B.C.’s NDP government has championed the Coastal GasLink project, noting in recent news releases that the pipeline and related LNG Canada project will create up to 10,000 construction jobs during the construction phase and that Coastal GasLink “has all the permits necessary for the work currently underway.”
The two financial penalties issued to Coastal GasLink this year are a first for any organization or company in possession of a provincial environmental assessment certificate, a spokesperson for B.C.’s Environment Ministry said in an email to The Tyee.
“The 2018 Environmental Assessment Act provided the EAO with expanded powers and tools for compliance and enforcement activities, to ensure the legally binding requirements of a certificate are followed over the life of the project,” the ministry said. Ongoing monitoring ensures projects are designed, built, operated and decommissioned in compliance with provincial requirements, it said.
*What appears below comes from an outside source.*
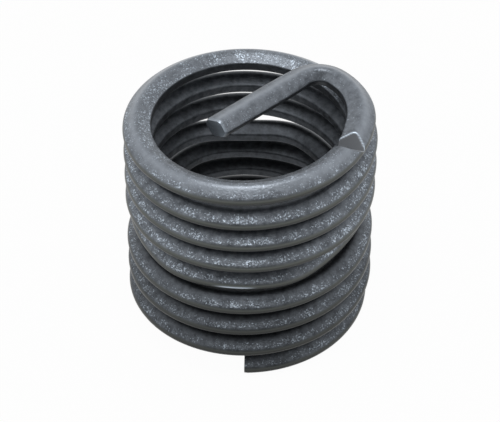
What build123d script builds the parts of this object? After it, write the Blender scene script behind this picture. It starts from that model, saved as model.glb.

The EAO described potential adverse effects from the contraventions as “high” and said they “may also have resulted in adverse effects to the rights and interests of Indigenous nations.”
It also noted that the conclusions reached by the EAO mirror “concerns raised by Indigenous nations regarding adverse effects to fish and fish habitat, water quality and wetland function as a result of the Project.”
“The failure to meet the requirements of Enforcement Order EN2020-011 has resulted in observed adverse effects to water quality, wetlands and fish habitat, and potential adverse effects to fish and other aquatic life,” it concluded. “The significance of these impacts are not fully known as they have occurred over a wide geographic area and over a prolonged period of time without quantitative measurement of the adverse effects.”
In calculating the fine, the province used a base penalty of $72,500, added $22,000 for Coastal GasLink’s compliance history and repeated offences and also applied a “daily multiplier” of $75,600, which applied a fee for each day various sites remained out of compliance.
The fine is in addition to the February penalty, which the company had already paid, the Ministry of Environment confirmed.
Coastal GasLink has 30 days to pay the latest fine.